NASA imagery and mission coverage point to recent Pro-class hardware consistent with iPhone 17 Pro Max models. Early documentation treated the phones as crew equipment, not as formal payload hardware.
Crews used the phones to document the mission from inside the cabin, capturing photos and video from the crew's perspective.
Astronauts on Artemis II pass an iPhone 17 Pro Max around for photos
Engineers integrated the phones under strict limits, including keeping Wi-Fi and Bluetooth disabled. Captured content routes through the spacecraft's communication system instead of the phones themselves.
NASA put the hardware through a multi-phase approval process before flight. Safety teams evaluated risks like glass fragmentation in microgravity and radiation exposure.
Teams built mitigation plans and validated them to ensure the phones wouldn't interfere with crew safety or onboard systems. Astronauts secure the devices with Velcro in zero gravity. Crews store them in suits or cabin spaces during launch and re-entry.
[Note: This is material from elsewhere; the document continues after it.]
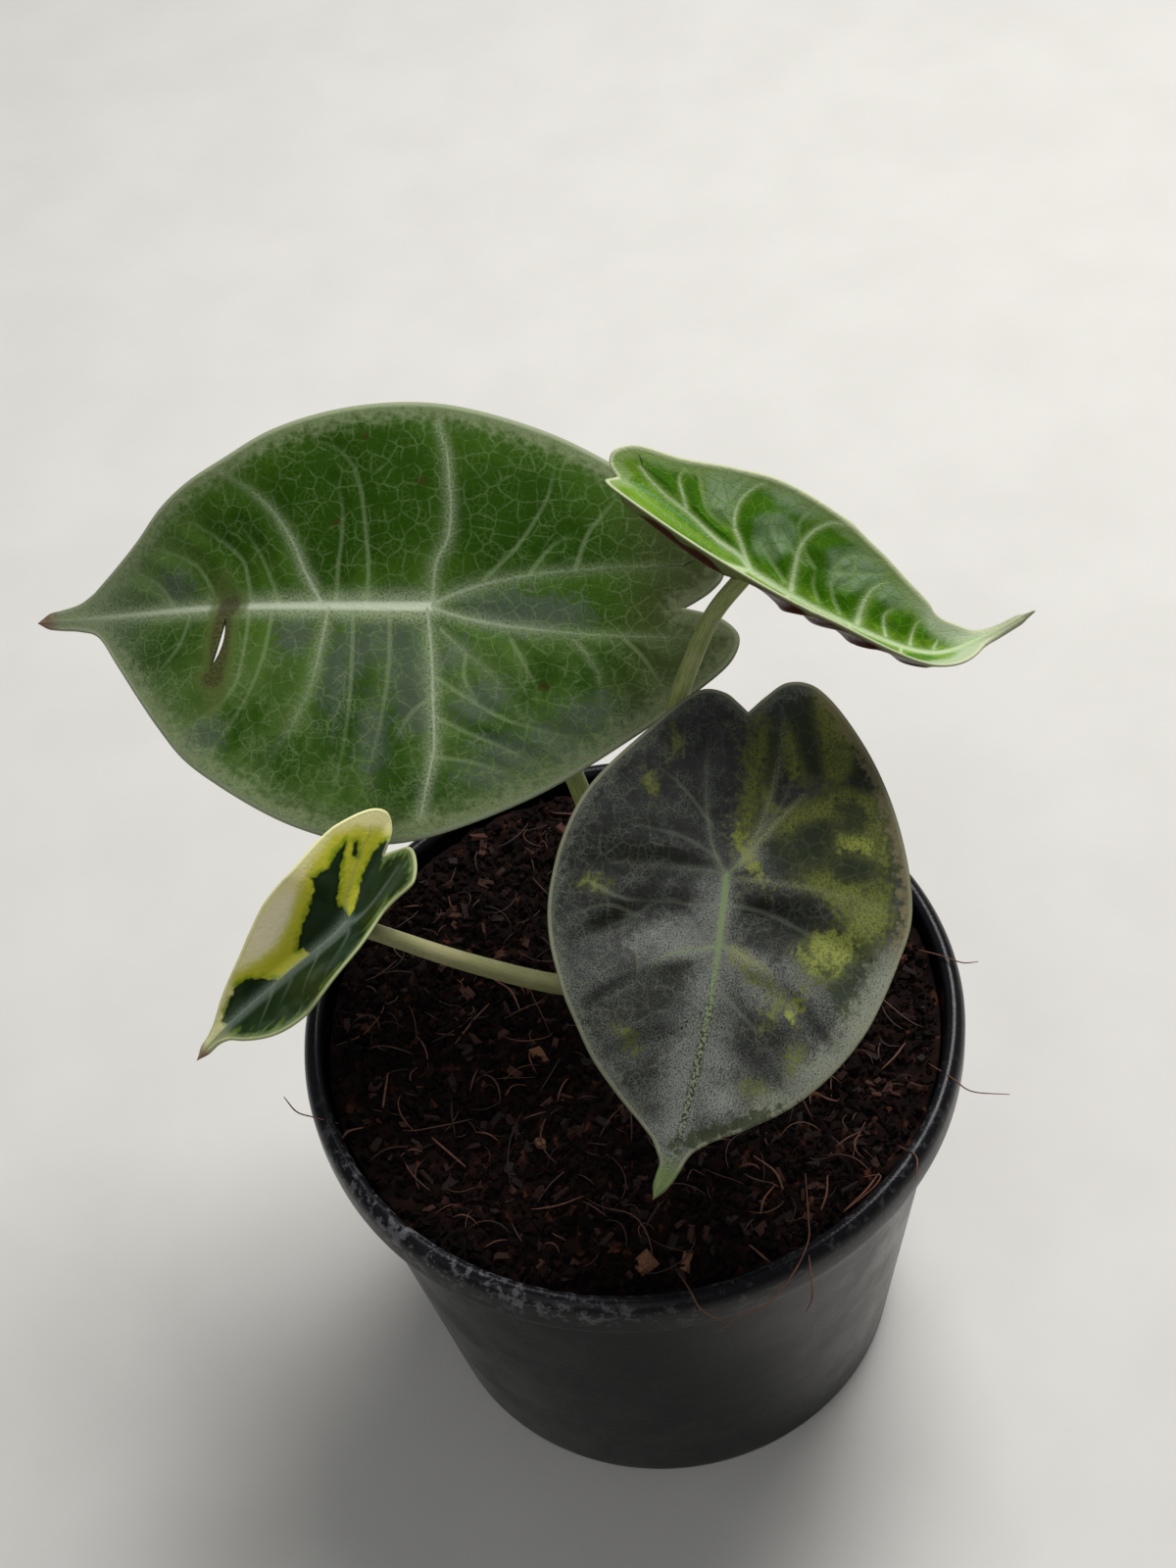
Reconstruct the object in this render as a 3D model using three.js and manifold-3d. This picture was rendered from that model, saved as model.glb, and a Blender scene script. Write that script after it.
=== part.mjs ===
// A young variegated alocasia in its nursery pot: a tapered plastic pot full of coir, a short stem with
// its roots inside the coir, and four leaves, each a ribbed blade on its own curved stalk.
// Millimetres, +Z up, the origin at the centre of the pot's underside, the viewer on the -Y side.
import * as THREE from "three";
import { mergeVertices } from "three/addons/utils/BufferGeometryUtils.js";
import Module from "manifold-3d";

const wasm = await Module();
wasm.setup();

// The pot: a 13 cm pot, its wall tapering down to the base, with a turned-down rim. The wall bends out
// to the rim at the neck, which lies the neck drop below the top; the skirt is how far the rim hangs down.
const POT_RIM_RADIUS = 65;
const POT_HEIGHT = 100;
const POT_BASE_RADIUS = 50;
const POT_NECK_RADIUS = 62;
const POT_WALL = 1.4;
const POT_FLOOR = 1.8;
const NECK_DROP = 6;
const RIM_SKIRT = 9;
const RIM_WALL = 1.2;
const POT_SIDES = 48;
const DRAIN_HOLES = 8;
const DRAIN_HOLE_RADIUS = 4;
const DRAIN_CIRCLE_RADIUS = 37;

// The coir: filled to just under the rim, a little higher round the stem.
const SOIL_TOP = 95.3;
const SOIL_MOUND = 1.5;
const SOIL_ROUGHNESS = 0.8;
const SOIL_SHOULDER = 3.5;
const SOIL_RINGS = 9;
const SOIL_SECTORS = 36;
const CHIP_TRIES = 34;
const CHIP_LENGTH = 5;
const CHIP_FROM_MIDDLE = [11, 53];
const CHIP_FROM_STEM = 14;

// Neighbouring pieces keep this much air between them.
const GAP = 0.3;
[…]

The approach builds on earlier uses of Apple hardware in orbit, including iPhone 4 units flown during Shuttle-era missions in 2011. Artemis II shows consumer devices returning as controlled, crew-facing tools that operate alongside mission systems without becoming part of them.
Apple hardware in space reflects changing mission priorities
NASA tightened the conditions for bringing consumer hardware into orbit, and Apple's history of products in space shows that trajectory. Devices moved from Shuttle-era experimentation into a long period of exclusion before returning under tighter control.
Early systems sat close to mission workflows and helped engineers understand how crews used software in microgravity. Newer devices remain with the crew as tools for documentation and daily use without touching flight systems.
With Artemis II, NASA shows how Apple hardware now operates within modern certification limits instead of the experimental flexibility that once allowed it onboard. Decades later, it came back under completely different conditions, and the role that returned is smaller, more personal, and more human.